■ **THE REQUEST**
Provide only the number of lines in the data below that contain the word "joints".

[JSON records of objects]
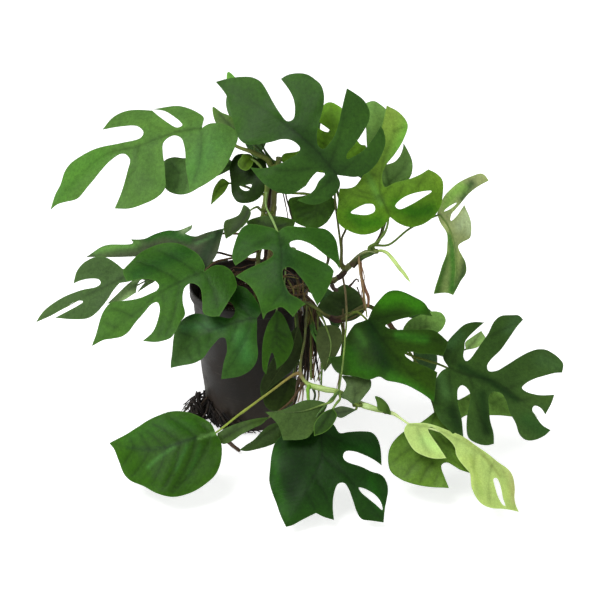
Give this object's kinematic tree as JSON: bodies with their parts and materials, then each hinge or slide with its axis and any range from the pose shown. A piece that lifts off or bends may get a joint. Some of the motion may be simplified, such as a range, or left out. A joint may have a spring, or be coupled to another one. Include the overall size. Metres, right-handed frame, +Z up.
{
  "type": "potted mini monstera plant",
  "caption": "Bushy climbing aroid with deeply split and holed leaves, aerial roots and trailing vines, standing in a tapered round nursery pot.",
  "frame": {"origin": "middle of the pot's underside, on the surface that it stands on", "axes": "+Z up through the pot; the plant leans and trails towards -Y, and its longest vines reach to the +X side"},
  "size_m": [0.5187, 0.3152, 0.361],
  "materials": {
    "pot_plastic": "dark brown moulded plastic, satin, dusty",
    "root_dark": "dark dried root, matte",
    "root_tan": "fibrous tan aerial root, rough",
    "leaf_pale": "newest leaf, pale yellow-green, soft and translucent",
    "potting_soil": "dark peat with fibres and crumbs",
    "stake_wood": "dark stained split cane",
    "stem_brown": "woody green-brown stem with leaf scars",
    "stem_green": "green stem with brown nodes",
    "stem_red": "red-brown woody vine",
    "stem_pale": "pale fresh green stem, semi-gloss",
    "leaf_dark": "mature leaf, dark green, satin above, paler and matte below",
    "leaf_middle": "leaf, mid green, satin with fine parallel side veins",
    "leaf_bright": "young leaf, bright green, satin"
  },
  "bodies": {
    "root": {"leaf_01": "leaf_middle", "leaf_02": "leaf_dark", "leaf_03": "leaf_middle", "leaf_04": "leaf_dark", "leaf_05": "leaf_bright", "leaf_06": "leaf_bright", "leaf_07": "leaf_dark", "leaf_08": "leaf_bright", "leaf_09": "leaf_dark", "leaf_10": "leaf_bright", "leaf_11": "leaf_bright", "leaf_12": "leaf_dark", "leaf_13": "leaf_middle", "leaf_14": "leaf_middle", "leaf_15": "leaf_dark", "leaf_16": "leaf_dark", "leaf_17": "leaf_middle", "leaf_18": "leaf_middle", "leaf_19": "leaf_dark", "leaf_20": "leaf_middle", "leaf_21": "leaf_dark", "leaf_22": "leaf_dark", "leaf_23": "leaf_dark", "leaf_24": "leaf_dark", "leaf_25": "leaf_bright", "leaf_26": "leaf_dark", "leaf_27": "leaf_middle", "leaf_28": "leaf_pale", "leaf_29": "leaf_middle", "leaf_30": "leaf_dark", "leaf_31": "leaf_middle", "leaf_32": "leaf_dark", "leaf_33": "leaf_dark", "leaf_34": "leaf_dark", "leaf_35": "leaf_dark", "leaf_36": "leaf_bright", "leaf_37": "leaf_dark", "leaf_38": "leaf_bright", "leaf_39": "leaf_dark", "leaf_40": "leaf_dark", "leaf_41": "leaf_dark", "leaf_42": "leaf_bright", "leaf_back_1": "leaf_middle", "leaf_back_2": "leaf_dark", "leaf_back_3": "leaf_dark", "leaf_back_4": "leaf_dark", "leaf_back_5": "leaf_dark", "leaf_back_6": "leaf_middle", "pot": "pot_plastic", "root_stub": "root_dark", "roots_foot": "root_dark", "roots_rim": "root_tan", "shoot": "leaf_pale", "soil": "potting_soil", "stake": "stake_wood", "stem_a": "stem_brown", "stem_b": "stem_green", "vine_c": "stem_brown", "vine_d": "stem_red", "vine_e": "stem_pale"}
  },
  "joints": []
}
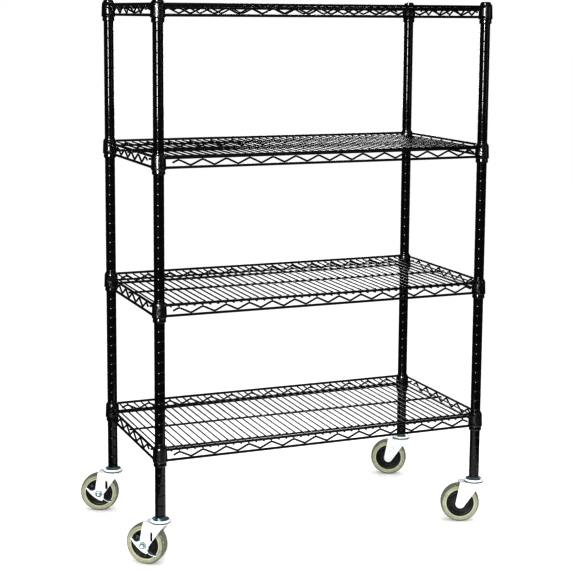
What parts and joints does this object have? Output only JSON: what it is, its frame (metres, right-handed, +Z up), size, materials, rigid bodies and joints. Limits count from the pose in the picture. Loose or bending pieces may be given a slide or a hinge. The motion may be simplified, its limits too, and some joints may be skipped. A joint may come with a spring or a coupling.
{
  "type": "wire shelf cart",
  "caption": "Open wire shelf cart with black wire decks clamped on grooved posts, on swivel casters, two with brake levers.",
  "frame": {"origin": "on the floor, midway between the four posts", "axes": "+X along the shelves to the right, +Y from the front to the back, +Z up"},
  "size_m": [0.9824, 0.5102, 1.3702],
  "materials": {
    "black_epoxy": "gloss",
    "black_plastic": "satin",
    "zinc_plate": "bright",
    "hub_plastic": "satin",
    "tread_rubber": "matt"
  },
  "bodies": {
    "frame": {"post_fl": "black_epoxy", "post_fr": "black_epoxy", "post_bl": "black_epoxy", "post_br": "black_epoxy", "post_caps": "black_plastic", "shelf_1_collars": "black_epoxy", "shelf_1_rim_rods": "black_epoxy", "shelf_1_snake_wires": "black_epoxy", "shelf_1_cross_wires": "black_epoxy", "shelf_1_stringers": "black_epoxy", "shelf_1_sleeves": "black_plastic", "shelf_2_collars": "black_epoxy", "shelf_2_rim_rods": "black_epoxy", "shelf_2_snake_wires": "black_epoxy", "shelf_2_cross_wires": "black_epoxy", "shelf_2_stringers": "black_epoxy", "shelf_2_sleeves": "black_plastic", "shelf_3_collars": "black_epoxy", "shelf_3_rim_rods": "black_epoxy", "shelf_3_snake_wires": "black_epoxy", "shelf_3_cross_wires": "black_epoxy", "shelf_3_stringers": "black_epoxy", "shelf_3_sleeves": "black_plastic", "shelf_4_collars": "black_epoxy", "shelf_4_rim_rods": "black_epoxy", "shelf_4_snake_wires": "black_epoxy", "shelf_4_cross_wires": "black_epoxy", "shelf_4_stringers": "black_epoxy", "shelf_4_sleeves": "black_plastic", "caster_fl_stem": "zinc_plate", "caster_fr_stem": "zinc_plate", "caster_bl_stem": "zinc_plate", "caster_br_stem": "zinc_plate"},
    "swivel_fl": {"caster_fl_balls": "zinc_plate", "caster_fl_fork": "zinc_plate", "caster_fl_axle": "zinc_plate", "brake_fl_washer": "zinc_plate"},
    "wheel_fl": {"caster_fl_hub": "hub_plastic", "caster_fl_tread": "tread_rubber"},
    "brake_fl": {"brake_fl_lever": "zinc_plate", "brake_fl_pad": "hub_plastic"},
    "swivel_fr": {"caster_fr_balls": "zinc_plate", "caster_fr_fork": "zinc_plate", "caster_fr_axle": "zinc_plate"},
    "wheel_fr": {"caster_fr_hub": "hub_plastic", "caster_fr_tread": "tread_rubber"},
    "swivel_bl": {"caster_bl_balls": "zinc_plate", "caster_bl_fork": "zinc_plate", "caster_bl_axle": "zinc_plate", "brake_bl_washer": "zinc_plate"},
    "wheel_bl": {"caster_bl_hub": "hub_plastic", "caster_bl_tread": "tread_rubber"},
    "brake_bl": {"brake_bl_lever": "zinc_plate", "brake_bl_pad": "hub_plastic"},
    "swivel_br": {"caster_br_balls": "zinc_plate", "caster_br_fork": "zinc_plate", "caster_br_axle": "zinc_plate"},
    "wheel_br": {"caster_br_hub": "hub_plastic", "caster_br_tread": "tread_rubber"}
  },
  "joints": [
    {"name": "swivel_fl_turn", "type": "hinge", "parent": "frame", "child": "swivel_fl", "pos_m": [-0.4355, -0.214, 0.11], "axis": [0, 0, 1], "continuous": true},
    {"name": "wheel_fl_roll", "type": "hinge", "parent": "swivel_fl", "child": "wheel_fl", "pos_m": [-0.46225, -0.18991, 0.0508], "axis": [0.6691, 0.7431, 0], "continuous": true},
    {"name": "brake_fl_press", "type": "hinge", "parent": "swivel_fl", "child": "brake_fl", "pos_m": [-0.46225, -0.18991, 0.0508], "axis": [0.6691, 0.7431, 0], "range_deg": [0, 10]},
    {"name": "swivel_fr_turn", "type": "hinge", "parent": "frame", "child": "swivel_fr", "pos_m": [0.4355, -0.214, 0.11], "axis": [0, 0, 1], "continuous": true},
    {"name": "wheel_fr_roll", "type": "hinge", "parent": "swivel_fr", "child": "wheel_fr", "pos_m": [0.40261, -0.19936, 0.0508], "axis": [0.4067, 0.9135, 0], "continuous": true},
    {"name": "swivel_bl_turn", "type": "hinge", "parent": "frame", "child": "swivel_bl", "pos_m": [-0.4355, 0.214, 0.11], "axis": [0, 0, 1], "continuous": true},
    {"name": "wheel_bl_roll", "type": "hinge", "parent": "swivel_bl", "child": "wheel_bl", "pos_m": [-0.46839, 0.22864, 0.0508], "axis": [0.4067, 0.9135, 0], "continuous": true},
    {"name": "brake_bl_press", "type": "hinge", "parent": "swivel_bl", "child": "brake_bl", "pos_m": [-0.46839, 0.22864, 0.0508], "axis": [0.4067, 0.9135, 0], "range_deg": [0, 10]},
    {"name": "swivel_br_turn", "type": "hinge", "parent": "frame", "child": "swivel_br", "pos_m": [0.4355, 0.214, 0.11], "axis": [0, 0, 1], "continuous": true},
    {"name": "wheel_br_roll", "type": "hinge", "parent": "swivel_br", "child": "wheel_br", "pos_m": [0.40371, 0.2309, 0.0508], "axis": [0.4695, 0.8829, 0], "continuous": true}
  ]
}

■ **EXPECTED ANSWER**
3